--- DATASET CONTENT ---
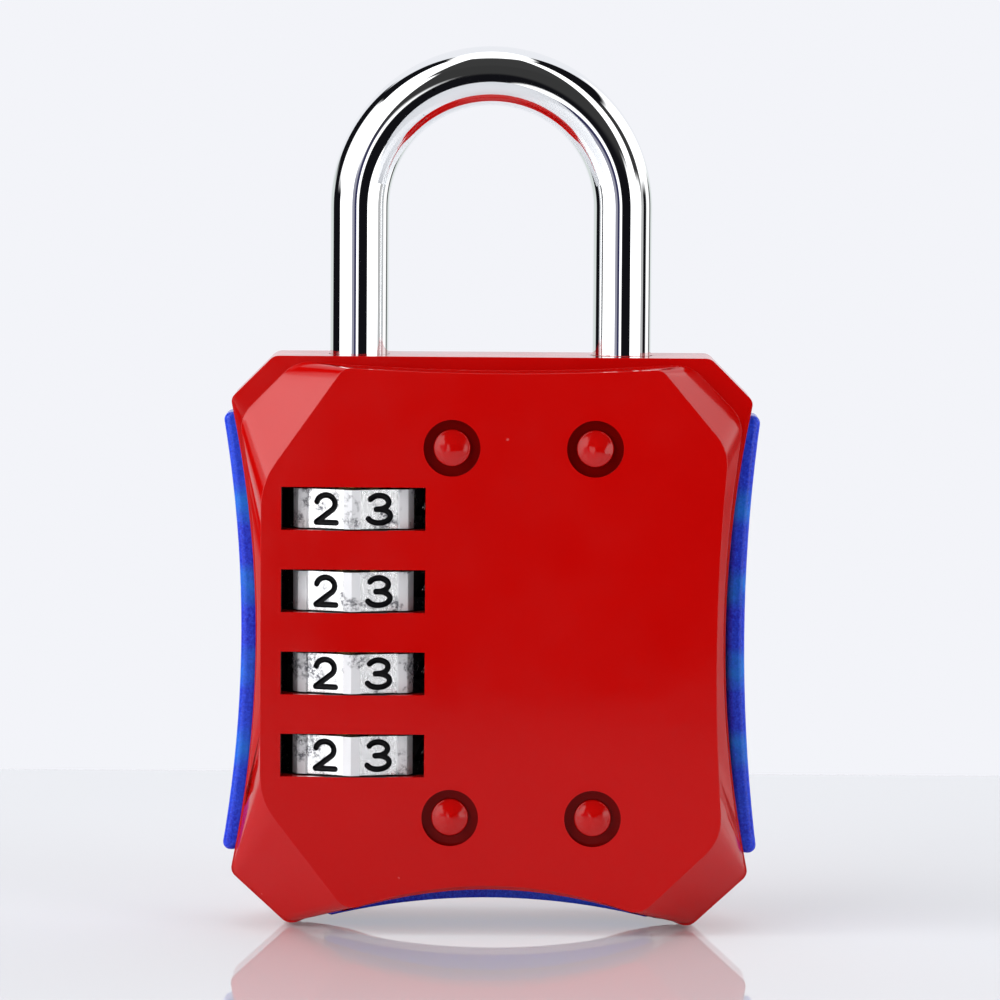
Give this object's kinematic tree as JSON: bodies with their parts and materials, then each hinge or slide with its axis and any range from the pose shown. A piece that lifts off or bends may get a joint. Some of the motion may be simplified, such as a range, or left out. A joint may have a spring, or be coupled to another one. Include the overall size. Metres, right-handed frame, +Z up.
{
  "type": "combination padlock",
  "caption": "Combination padlock with a stack of number wheels, a round sliding shackle, a faceted painted case and coloured trim strips.",
  "frame": {"origin": "middle of the footprint of the whole lock, on the plane its two feet stand on", "axes": "+Z up along the shackle legs, -Y out of the front face with the number wheels, +X to the right seen from the front"},
  "size_m": [0.0554, 0.021, 0.0909],
  "materials": {
    "red_paint": "gloss",
    "blue_plastic": "translucent gloss",
    "chrome_bar": "mirror",
    "dial_plating": "grainy plating",
    "sleeve_brass": "turned",
    "spring_steel": "bright drawn"
  },
  "bodies": {
    "case": {"front_shell": "red_paint", "rear_shell": "red_paint", "left_trim": "blue_plastic", "right_trim": "blue_plastic", "bottom_trim": "blue_plastic", "case_rivets": "red_paint", "shackle_spring": "spring_steel", "reset_spring": "spring_steel", "reset_washer": "spring_steel", "detent_leaf": "spring_steel"},
    "shackle_body": {"shackle": "chrome_bar", "thrust_washer": "spring_steel"},
    "dial_1": {"dial_wheel_1": "dial_plating", "dial_sleeve_1": "sleeve_brass"},
    "dial_2": {"dial_wheel_2": "dial_plating", "dial_sleeve_2": "sleeve_brass"},
    "dial_3": {"dial_wheel_3": "dial_plating", "dial_sleeve_3": "sleeve_brass"},
    "dial_4": {"dial_wheel_4": "dial_plating", "dial_sleeve_4": "sleeve_brass"}
  },
  "joints": [
    {"name": "shackle_lift", "type": "slide", "parent": "case", "child": "shackle_body", "axis": [0, 0, 1], "range_m": [0, 0.00843], "deforming": ["shackle_spring"]},
    {"name": "dial_1_spin", "type": "hinge", "parent": "case", "child": "dial_1", "pos_m": [-0.01375, -0.0009, 0.04375], "axis": [0, 0, 1], "continuous": true},
    {"name": "dial_2_spin", "type": "hinge", "parent": "case", "child": "dial_2", "pos_m": [-0.01375, -0.0009, 0.03532], "axis": [0, 0, 1], "continuous": true},
    {"name": "dial_3_spin", "type": "hinge", "parent": "case", "child": "dial_3", "pos_m": [-0.01375, -0.0009, 0.02689], "axis": [0, 0, 1], "continuous": true},
    {"name": "dial_4_spin", "type": "hinge", "parent": "case", "child": "dial_4", "pos_m": [-0.01375, -0.0009, 0.01846], "axis": [0, 0, 1], "continuous": true}
  ]
}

--- EXERCISE PROMPT ---
Using the data above, repeat every line exactly.

--- THE REPLY ---
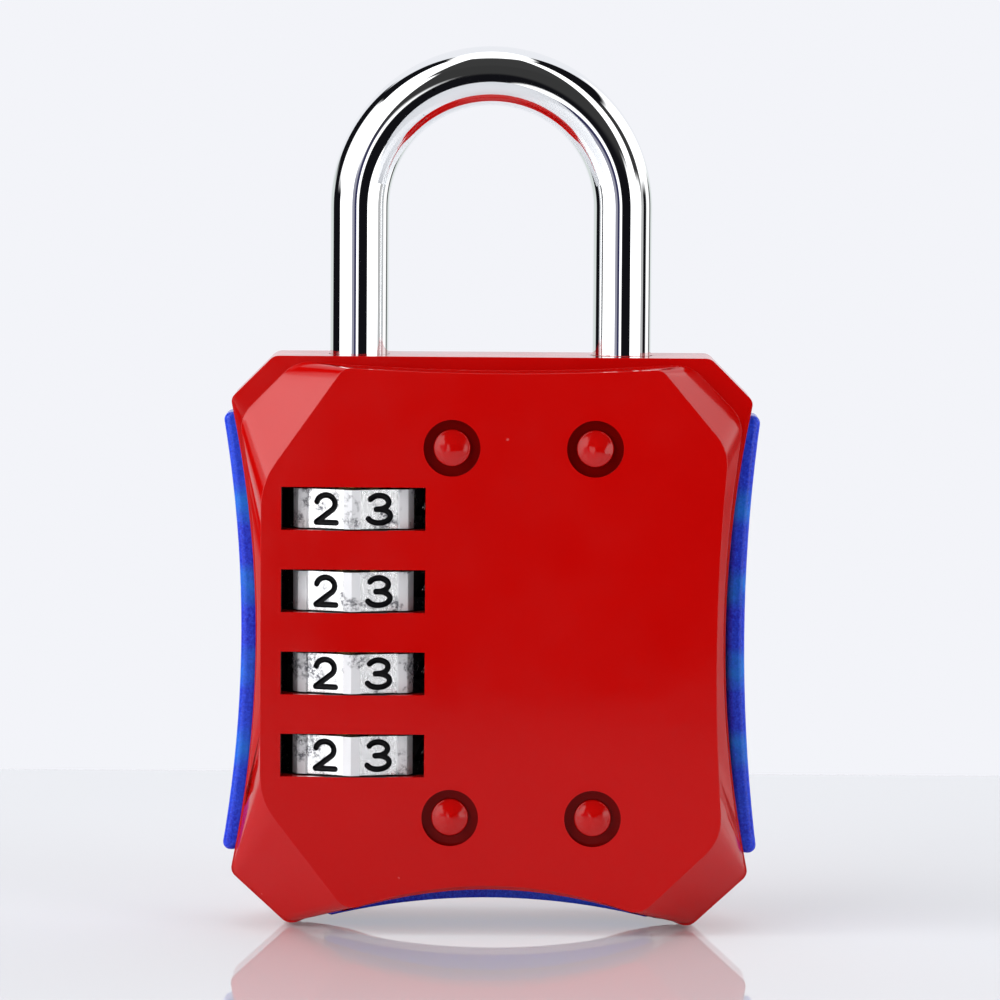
Give this object's kinematic tree as JSON: bodies with their parts and materials, then each hinge or slide with its axis and any range from the pose shown. A piece that lifts off or bends may get a joint. Some of the motion may be simplified, such as a range, or left out. A joint may have a spring, or be coupled to another one. Include the overall size. Metres, right-handed frame, +Z up.
{
  "type": "combination padlock",
  "caption": "Combination padlock with a stack of number wheels, a round sliding shackle, a faceted painted case and coloured trim strips.",
  "frame": {"origin": "middle of the footprint of the whole lock, on the plane its two feet stand on", "axes": "+Z up along the shackle legs, -Y out of the front face with the number wheels, +X to the right seen from the front"},
  "size_m": [0.0554, 0.021, 0.0909],
  "materials": {
    "red_paint": "gloss",
    "blue_plastic": "translucent gloss",
    "chrome_bar": "mirror",
    "dial_plating": "grainy plating",
    "sleeve_brass": "turned",
    "spring_steel": "bright drawn"
  },
  "bodies": {
    "case": {"front_shell": "red_paint", "rear_shell": "red_paint", "left_trim": "blue_plastic", "right_trim": "blue_plastic", "bottom_trim": "blue_plastic", "case_rivets": "red_paint", "shackle_spring": "spring_steel", "reset_spring": "spring_steel", "reset_washer": "spring_steel", "detent_leaf": "spring_steel"},
    "shackle_body": {"shackle": "chrome_bar", "thrust_washer": "spring_steel"},
    "dial_1": {"dial_wheel_1": "dial_plating", "dial_sleeve_1": "sleeve_brass"},
    "dial_2": {"dial_wheel_2": "dial_plating", "dial_sleeve_2": "sleeve_brass"},
    "dial_3": {"dial_wheel_3": "dial_plating", "dial_sleeve_3": "sleeve_brass"},
    "dial_4": {"dial_wheel_4": "dial_plating", "dial_sleeve_4": "sleeve_brass"}
  },
  "joints": [
    {"name": "shackle_lift", "type": "slide", "parent": "case", "child": "shackle_body", "axis": [0, 0, 1], "range_m": [0, 0.00843], "deforming": ["shackle_spring"]},
    {"name": "dial_1_spin", "type": "hinge", "parent": "case", "child": "dial_1", "pos_m": [-0.01375, -0.0009, 0.04375], "axis": [0, 0, 1], "continuous": true},
    {"name": "dial_2_spin", "type": "hinge", "parent": "case", "child": "dial_2", "pos_m": [-0.01375, -0.0009, 0.03532], "axis": [0, 0, 1], "continuous": true},
    {"name": "dial_3_spin", "type": "hinge", "parent": "case", "child": "dial_3", "pos_m": [-0.01375, -0.0009, 0.02689], "axis": [0, 0, 1], "continuous": true},
    {"name": "dial_4_spin", "type": "hinge", "parent": "case", "child": "dial_4", "pos_m": [-0.01375, -0.0009, 0.01846], "axis": [0, 0, 1], "continuous": true}
  ]
}